Q. In NASCAR national series history, only three drivers have won five consecutive races. Those three drivers are Richard Petty, Bobby Allison, Ron Hornaday Jr. When you see your name with those two legends, what does that mean to you? Talk about that 2009 season, that stretch of dominance you had.
RON HORNADAY JR.: Best part about that, I got to race against both of them at one time. It's been so cool to watch them in California days. You get home on Saturday night, Sunday morning turn the TV on, watch them on Sunday, say someday you want to do that. When you get an opportunity to do it, it's pretty awesome.
It's funny you should say that. I got called into Kevin's office Monday morning after a California race, I think he was going to try to fire me. He didn't understand what was going on with our equipment. He would go out there and dominate races, all that stuff. When we got Rick up there, Rick put some great trucks together, seemed like we couldn't do anything wrong. It's funny watching NASCAR pull our trucks apart, to see if we had anything illegal, stretching the rules or anything like that.
Man, I mean, he gave me Bruce Cook. When we started winning races, he believed in me again, got me a crew chief in Rick. Won those races, unbelievable. 50th win, 51st win, they were carrying that thing around for a while, that banner flag they had saying 50 wins. It took two months. Once we hit on a roll, it was unstoppable.

Q. I'd be interested to know what you think about racing today. A lot of things have changed over the years.
RON HORNADAY JR.: I haven't been around it, I'd say in, the last two and a half years, I guess. The last couple races, when I went to Darlington for the Hall of Fame, to see the throwback, that brings back memories of the colors, what the pit crews were wearing, now with the shorts involved in the pits, the open‑toed shoes. I remember when women were not allowed in the pits, I don't know if that was good or bad back in the day. The women's rights, they got the right to be there. We have great female drivers with Shawna Robinson, Danica Patrick, everybody was putting on a good show.

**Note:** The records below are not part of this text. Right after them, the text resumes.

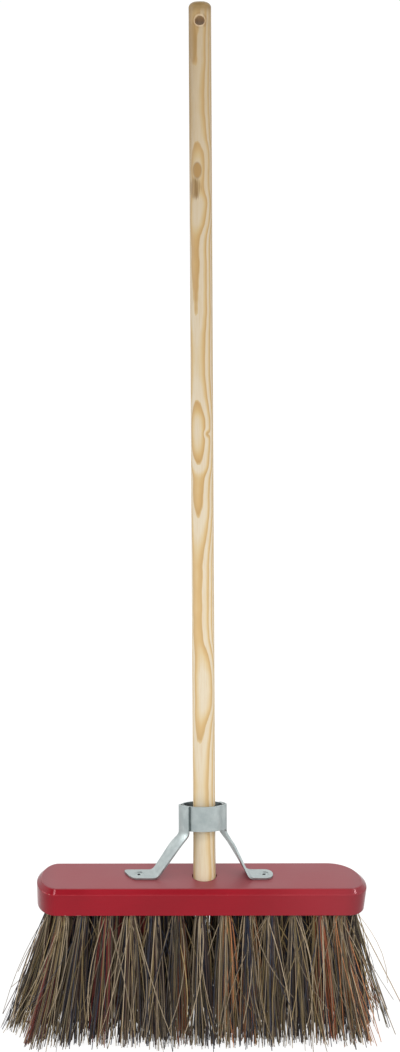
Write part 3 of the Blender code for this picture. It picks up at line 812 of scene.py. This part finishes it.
# The stays: two pressings of 2 mm strip, zinc plated to a dull blue grey. Each is a T-shaped
# blank: its cross-bar is rolled round the handle and stepped in to slide under the other one,
# and its stem bends at the knee, twists flat and turns out as a foot, countersunk for a screw.
STRIP_THICKNESS = 0.002
COLLAR_BORE = 0.0387
COLLAR_RISE = 0.060
COLLAR_OFFSET = 0.0015
BAND_HEIGHT = 0.025
LAP_GAP = 0.0008
LAP_ANGLE = radians(46)
JOGGLE_LENGTH = 0.008
LEG_WIDTH = 0.0195
LEFT_LEG_TURN = radians(31.2)
RIGHT_LEG_TURN = radians(20)
LEG_COLUMNS = 14
CORNER_FILLET = 0.003
KNEE_DROP = 0.0035
KNEE_RADIUS = 0.008
FLATTEN_LENGTH = 0.020
FOOT_BEND_REACH = 0.0465
FOOT_BEND_RADIUS = 0.008
FOOT_BEND_SKEW = radians(16)
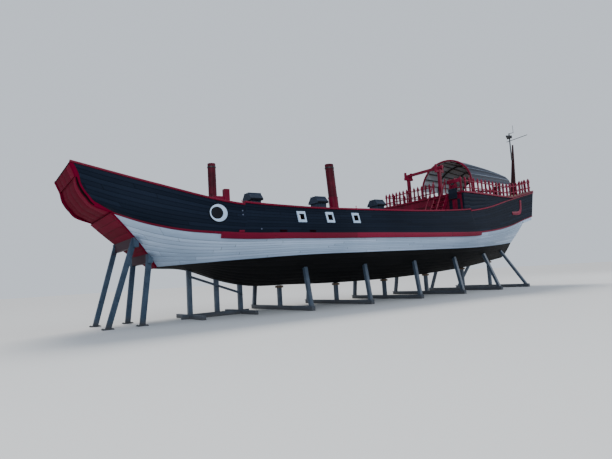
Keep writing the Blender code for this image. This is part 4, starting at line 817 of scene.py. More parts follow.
# Black bottom: a curve from the chine through the bilge to the keel, in strakes.
def darkBottom():
    count = 8
    rows, offset = strakes(count, 0.006, 0.003)
    s = places(15.0, hull["transomX"])
    chine, keel = onLine(chineLine, s)[:, None], onLine(keelLine, s)[:, None]
    bilge = (keel + chine) / 2
    bilge[..., 2] = keel[..., 2] + 0.4 * (chine[..., 2] - keel[..., 2])
    t = (rows / count)[None, :, None]
    half = chine * (1 - t) * (1 - 2 * t) + bilge * 4 * t * (1 - t) + keel * t * (2 * t - 1)
    half[..., 2] -= offset * 0.6
    piece("darkBottom", shell(mirrored(half, -1), half, s, rows), "bottomPlanks", replaces="hull_bottom")


# Wale and stripe: a band with eased edges between its foot and the stripe line, standing proud of the side.
def wales():
    s = places(15.0, -15.0)
    low, high = sidePoint(s, waleFoot(s)[:, None])[:, 0], onLine(stripeLine, s)
    thick = thickHere(high[:, 0])
    proud = np.where(thick, hull["waleProud"], hull["stripeProud"])[:, None]
    ease = np.where(thick, 0.018 / hull["waleHeight"], 0.01 / hull["stripeHeight"])[:, None]
    one, zero = np.ones_like(ease), np.zeros_like(ease)
    level = np.hstack([zero, ease * 0.3, ease, one * 0.5, one - ease, one - ease * 0.3, one, one, zero])
    out = [proud * share for share in (0.85, 0.95, 1.0, 1.0, 1.0, 0.95, 0.85)] + [-one * hull["wall"]] * 2
    points = low[:, None] + level[..., None] * (high - low)[:, None]
    points[..., 1] += np.hstack(out)
    points[:, [0, 8], 2] += hull["gap"]
    rows = np.array([0.1, 0.12, 0.2, 0.5, 0.8, 0.85, 0.9, 0.95, 0.05])
    spots = np.arange(9.4, -6.5, -0.62)
    centres = (sidePoint(spots, waleFoot(spots)[:, None])[:, 0] + onLine(stripeLine, spots)) / 2
    centres[:, 1] += hull["waleProud"] - 0.001
    for side, label, hand in sideNames:
        band = gridChunk(mirrored(points, hand), closeV=True, ends=True, plank=plankMap(s, rows))
        bolts = domes(mirrored(centres, hand), (0, hand, 0), 0.018, 0.007)
        piece("wale" + label, [band, bolts], "redStrip", replaces="wale_" + side)


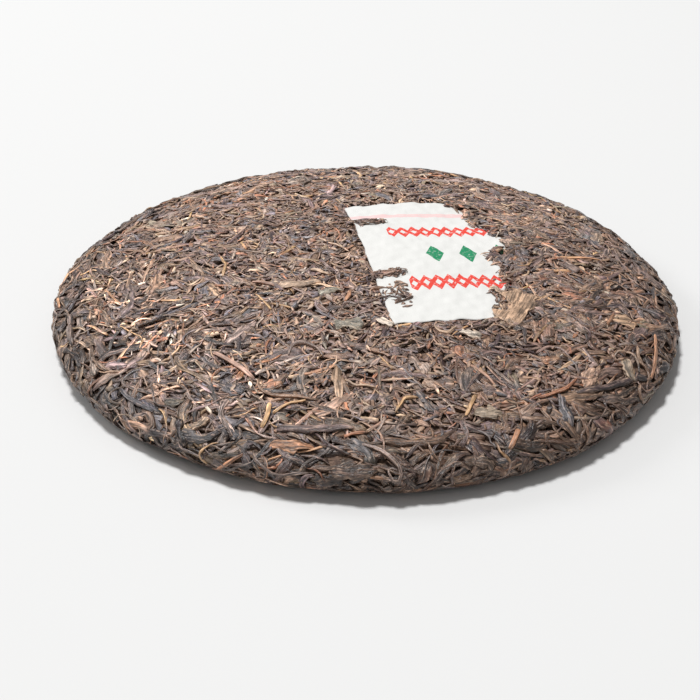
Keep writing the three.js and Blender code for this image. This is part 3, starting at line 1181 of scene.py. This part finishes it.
# Single leaves that stand out in the photo: kind, tone, width, thickness and the photo's pixels that each
# runs through
PLACED = {
    "loop": (
        "strands", TAUPE, 1.2, 1.1, (356, 443), (378, 448), (400, 467), (402, 482), (390, 482), (388, 465),
    ),
    "rim_hook": ("strands", TAUPE, 1.2, 1.0, (252, 449), (256, 462), (275, 475), (312, 472)),
    "orange_block": ("flat_leaves", ORANGE, 3.2, 0.9, (269, 445), (290, 447), (315, 446)),
    "golden_hook": ("strands", GOLD, 1.2, 1.0, (420, 397), (405, 398), (395, 413)),
    "bent_taupe": ("rolled_leaves", TAUPE * 1.25, 2.4, 1.2, (227, 397), (220, 415), (234, 437)),
    "pale_left": ("rolled_leaves", TAN, 2.2, 1.2, (209, 417), (200, 425), (191, 428)),
    "pink_stem": ("stems", PINK, 1.9, 1.0, (212, 351), (234, 363), (255, 379)),
    "long_hook": ("strands", BROWN, 1.1, 1.0, (258, 374), (258, 389), (270, 396), (322, 399)),
    "gold_upright": ("stems", GOLD, 1.7, 1.0, (261, 428), (267, 416), (270, 402)),
    "gold_thin": ("stems", GOLD, 1.0, 0.9, (272, 413), (287, 405), (307, 400)),
    "tan_upright": ("flat_leaves", DUN, 3.2, 0.8, (336, 366), (338, 382), (340, 400)),
    "pale_thread": ("stems", TAN, 0.8, 0.7, (344, 379), (356, 384), (377, 387)),
    "arch": ("strands", TAUPE, 1.2, 1.0, (288, 355), (292, 345), (303, 341), (317, 347), (324, 357)),
    "big_plum": ("rolled_leaves", PLUM, 3.6, 1.5, (275, 429), (310, 430), (356, 428)),
    "low_umber": ("rolled_leaves", UMBER, 4.0, 1.6, (328, 472), (350, 474), (379, 470)),
    "slate_left": ("strands", SLATE, 1.8, 1.2, (119, 387), (128, 398), (154, 412)),
    "bent_left": ("rolled_leaves", BROWN, 2.1, 1.4, (91, 345), (94, 362), (109, 371)),
    "black_left": ("rolled_leaves", BLACK, 2.6, 1.3, (137, 327), (152, 322), (167, 317)),
    "rim_taupe": ("rolled_leaves", TAUPE, 2.2, 1.4, (71, 314), (70, 332), (72, 347)),
    "rim_black": ("rolled_leaves", BLACK, 2.8, 1.6, (180, 419), (179, 432), (185, 446)),
    "big_tan": ("flat_leaves", DUN, 8.8, 0.9, (505, 324), (516, 309), (524, 292)),
    "small_tan": ("flat_leaves", TAN, 3.0, 0.7, (489, 285), (497, 289), (506, 293)),
    "cream_near": ("flat_leaves", CREAM, 3.2, 0.7, (376, 318), (384, 322), (394, 325)),
    "grey_near": ("flat_leaves", STONE, 6.0, 0.9, (334, 325), (348, 323), (363, 326)),
    "hook_near": ("strands", TAN, 1.0, 0.8, (434, 324), (438, 332), (449, 333), (458, 326)),
    "cream_crumpled": ("flat_leaves", CREAM, 3.0, 0.8, (459, 331), (470, 334), (482, 336)),
    "cream_folded": ("flat_leaves", TAN * 1.1, 3.8, 0.8, (277, 286), (298, 284), (321, 281)),
    "pink_back": ("stems", PINK, 1.4, 0.9, (251, 281), (262, 283), (275, 286)),
    "beige_back": ("flat_leaves", STONE * 1.4, 3.4, 0.8, (319, 294), (330, 291), (342, 288)),
    "pale_back": ("stems", TAN, 1.5, 0.8, (310, 269), (320, 271), (330, 275)),
    "gold_back": ("strands", GOLD, 1.3, 0.9, (220, 256), (226, 264), (222, 277)),
    "orange_curl": ("stems", ORANGE, 1.3, 0.9, (350, 290), (349, 296), (345, 301)),
    "orange_right": ("stems", ORANGE, 1.4, 1.1, (655, 334), (655, 356), (652, 379)),
    "long_right": ("rolled_leaves", BLACK, 2.8, 1.5, (575, 392), (608, 387), (640, 377)),
    "olive_right": ("flat_leaves", OLIVE, 4.0, 0.8, (625, 358), (628, 370), (632, 382)),
    "slate_right": ("rolled_leaves", SLATE, 3.6, 1.2, (560, 392), (562, 408), (572, 428)),
    "olive_leaf": ("flat_leaves", OLIVE, 5.5, 0.9, (473, 412), (487, 414), (502, 412)),
    "gold_left_of_it": ("stems", GOLD, 1.3, 0.9, (476, 394), (471, 404), (466, 416)),
    "orange_front": ("stems", ORANGE, 1.7, 1.0, (519, 428), (515, 439), (509, 450)),
    "pink_strand": ("strands", RUST, 1.2, 1.0, (532, 399), (550, 396), (568, 388), (577, 377)),
}

# First seeds of each layer, and how far the lower layers go under the ticket
TOP_SEED = 100
CRUMB_SEED = 150
COVER_SEED = 200
UNDER_SEED = 300
BED_SEED = 500
UNDER_BED_SEED = 600
DEBRIS_SEED = 700
DEBRIS_SEEDS = 10  # for each patch
PLACED_SEED = 800
BED_OVERLAP = 7
LEAF_OVERLAP = 4

lay_face(top_chart, BED_SEED, ring(*TOP_RANGE), BED_PLAN, bed_level, clear_of_ticket(BED_OVERLAP))
lay_face(under_chart, UNDER_BED_SEED, ring(*UNDER_RANGE), UNDER_BED_PLAN, bed_level)
clear = clear_of_ticket(LEAF_OVERLAP)
lay_face(top_chart, TOP_SEED, ring(*TOP_RANGE), TOP_PLAN, press_level, clear)
lay_face(top_chart, CRUMB_SEED, ring(*CRUMB_RANGE), CRUMB_PLAN, press_level, clear)
grid = np.meshgrid(*[np.arange(top_chart.count) * CELL - top_chart.reach] * 2, indexing="ij")
paper = np.where(ticket_distance(*grid) < 0, paper_level(*ticket_place(*grid)), -CORE_DEPTH).ravel()
top_chart.height = np.maximum(top_chart.height, paper)
lay_face(top_chart, COVER_SEED, ring(*COVER_RANGE), COVER_PLAN, proud_level, over_hidden_part)
for number, patch in enumerate(DEBRIS):
    seed = DEBRIS_SEED + DEBRIS_SEEDS * number
    lay_face(top_chart, seed, oval(patch), DEBRIS_PLAN, proud_level, within(patch), DEBRIS_COLOURS)
lay_face(under_chart, UNDER_SEED, ring(*UNDER_RANGE), UNDER_PLAN, press_level)
for number, leaf in enumerate(PLACED.values()):
    place(top_chart, PLACED_SEED + number, *leaf)

tea_pieces = [(build_core(), core_material())]
for name in KINDS:
    tea_pieces.append((build_leaves(name), leaf_material(name, *KINDS[name]["finish"])))
for piece, material in tea_pieces:
    piece.data.materials.append(material)
    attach(piece, "root")
    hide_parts("tea_cake")

ticket = build_ticket()
ticket.data.materials.append(ticket_material())
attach(ticket, "root")
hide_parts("ticket")

# Camera
SENSOR = 36.0
NEAREST = 0.01  # metres from the camera that it still shows
FLOOR_REACH = 4.0  # metres
FLOOR_COLOUR = (0.77, 0.77, 0.766, 1)


def make_camera():
    data = bpy.data.cameras.new("camera")
    data.sensor_width = SENSOR
    data.lens = FOCAL_PIXELS / IMAGE_PIXELS * SENSOR
    data.clip_start = NEAREST
    camera = add_object("camera", data)
    turn = Matrix(VIEW_AXES.tolist()).transposed().to_4x4()
    camera.matrix_world = Matrix.Translation(EYE * MM) @ turn
    bpy.context.scene.camera = camera


def make_floor():
    mesh = bpy.data.meshes.new("floor")
    far = FLOOR_REACH
    mesh.from_pydata([(-far, -far, 0), (far, -far, 0), (far, far, 0), (-far, far, 0)], [], [(0, 1, 2, 3)])
    look = {"Base Color": FLOOR_COLOUR, "Roughness": 0.95, "Specular IOR Level": 0.1}
    mesh.materials.append(Nodes("floor").look(look))
    add_object("floor", mesh)


def area_light(name, place, size, power):
    """A round lamp that points at the cake."""
    data = bpy.data.lights.new(name, "AREA")
    data.shape = "DISK"
    data.size = size
    data.energy = power
    light = add_object(name, data)
    light.location = place
    light.rotation_mode = "QUATERNION"
    light.rotation_quaternion = (-Vector(place)).to_track_quat("-Z", "Y")


# Light from all round, and the lamps: place and size in metres, and power in watts
WORLD_STRENGTH = 0.27
WINDOWS = {
    "window": ((-0.6, 0.5, 3.4), 0.7, 102.0),
    "low_window": ((-2.75, 1.3, 1.7), 1.2, 25.0),
}


def make_light():
    world = bpy.data.worlds.new("world")
    world.use_nodes = True
    background = world.node_tree.nodes["Background"]
    background.inputs["Color"].default_value = (1, 1, 1, 1)
    background.inputs["Strength"].default_value = WORLD_STRENGTH
    bpy.context.scene.world = world
    for name, window in WINDOWS.items():
        area_light(name, *window)


make_camera()
make_floor()
make_light()
bpy.context.scene.view_settings.view_transform = "Standard"
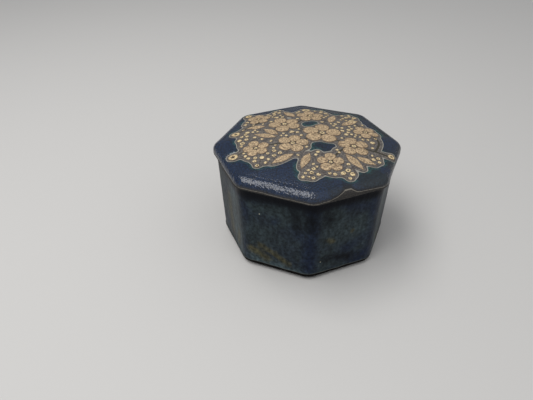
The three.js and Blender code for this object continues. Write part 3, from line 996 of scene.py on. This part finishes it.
# Slip: liquid clay, buff when fired. It is matt and granular, mottled with rust, and browner at
# its edge.
SLIP_BUFF = "#9c886b"
SLIP_CREAM = "#c8ad88"
SLIP_HIGHLIGHT = "#dcc798"
SLIP_RUST = "#6c5843"
SLIP_PIT = "#2b241d"
SLIP_ROUGHNESS = 0.62
DOT_HIGHLIGHT = 0.75  # painted highlight: how much paler the small drops are painted, as their raised tops catch the light
MOTTLE_MM = 1.1  # the mottle and the veins too are as coarse as they need to show
VEIN_MM = 0.8
VEIN_HIGH_MM = 0.2

buff_slip = empty_material("buff_trailed_slip")
tree = buff_slip.node_tree
place = add(tree, "ShaderNodeTexCoord", output="Object")
pit = add(tree, "ShaderNodeAttribute", output="Fac", attribute_name="pit")
inward = add(tree, "ShaderNodeAttribute", output="Fac", attribute_name="inward")
mottle = add(tree, "ShaderNodeTexNoise",
             {"Vector": place, "Scale": 1 / (MOTTLE_MM * MM), "Detail": 4.0})
mottle = add(tree, "ShaderNodeMapRange",
             {"Value": mottle, "From Min": 0.40, "From Max": 0.64}, **SMOOTH)
colour = add(tree, "ShaderNodeMix", {"Factor": mottle, "A": SLIP_BUFF, "B": SLIP_CREAM},
             **COLOURS)
# Painted highlight: the small drops are painted paler.
painted_highlight = add(tree, "ShaderNodeAttribute", output="Fac", attribute_name="painted_highlight")
painted_highlight = add(tree, "ShaderNodeMath", {0: painted_highlight, 1: DOT_HIGHLIGHT}, **MULTIPLIED)
colour = add(tree, "ShaderNodeMix", {"Factor": painted_highlight, "A": colour, "B": SLIP_HIGHLIGHT}, **COLOURS)
vein_bump = add(tree, "ShaderNodeTexNoise",
                {"Vector": place, "Scale": 1 / (VEIN_MM * MM), "Detail": 5.0})
veins = add(tree, "ShaderNodeMapRange",
            {"Value": vein_bump, "From Min": 0.53, "From Max": 0.38, "To Max": 1.0}, **SMOOTH)
colour = add(tree, "ShaderNodeMix", {"Factor": veins, "A": colour, "B": SLIP_RUST}, **COLOURS)
inner = add(tree, "ShaderNodeMapRange",
            {"Value": inward, "From Min": 0.0, "From Max": 0.16}, **SMOOTH)
colour = add(tree, "ShaderNodeMix", {"Factor": inner, "A": SLIP_RUST, "B": colour}, **COLOURS)
colour = add(tree, "ShaderNodeMix", {"Factor": pit, "A": colour, "B": SLIP_PIT}, **COLOURS)
bump = add(tree, "ShaderNodeBump",
           {"Strength": 0.6, "Distance": VEIN_HIGH_MM * MM, "Height": vein_bump})
shader = add(tree, "ShaderNodeBsdfPrincipled",
             {"Base Color": colour, "Roughness": SLIP_ROUGHNESS, "Normal": bump})
add(tree, "ShaderNodeOutputMaterial", {"Surface": shader})

slip_marks = link(slip, "slip_marks", buff_slip)
give(slip_marks, "pit", np.concatenate(pits))
give(slip_marks, "inward", np.concatenate(inwards))
give(slip_marks, "painted_highlight", np.concatenate(painted_highlights))
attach(slip_marks, "lid")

The racing, I don't understand all the computer stuff. I'm still the old days, I still don't turn a computer on. I played with one for a little bit. I my wife took over. After that, I never learned it. It's going to that. I guess the world is going to that. I'm losing my grandson to a computer, too. He's a hell of a racer. He's playing on the computer, cell phones. He can't get involved in racing like you want him to.
I guess I got to change my ways and look at it a different way. It's a whole different sport from what I came from. That's the way it is. It's going to be jet cars next.
THE MODERATOR: Ron, thank you so much. Congratulations on this honor. Enjoy the rest of the week and the ceremony next Friday. We look forward to hearing your speech.
RON HORNADAY JR.: Just a heads up. I suck on speeches. I can drive a racecar. I'm not good in standing in front of my peers with a monkey suit, telling them about how good I am. It's all about everybody that ever helped me out. Hopefully I can do well and not get tongue tied. Thank you, guys, for everything, all the years.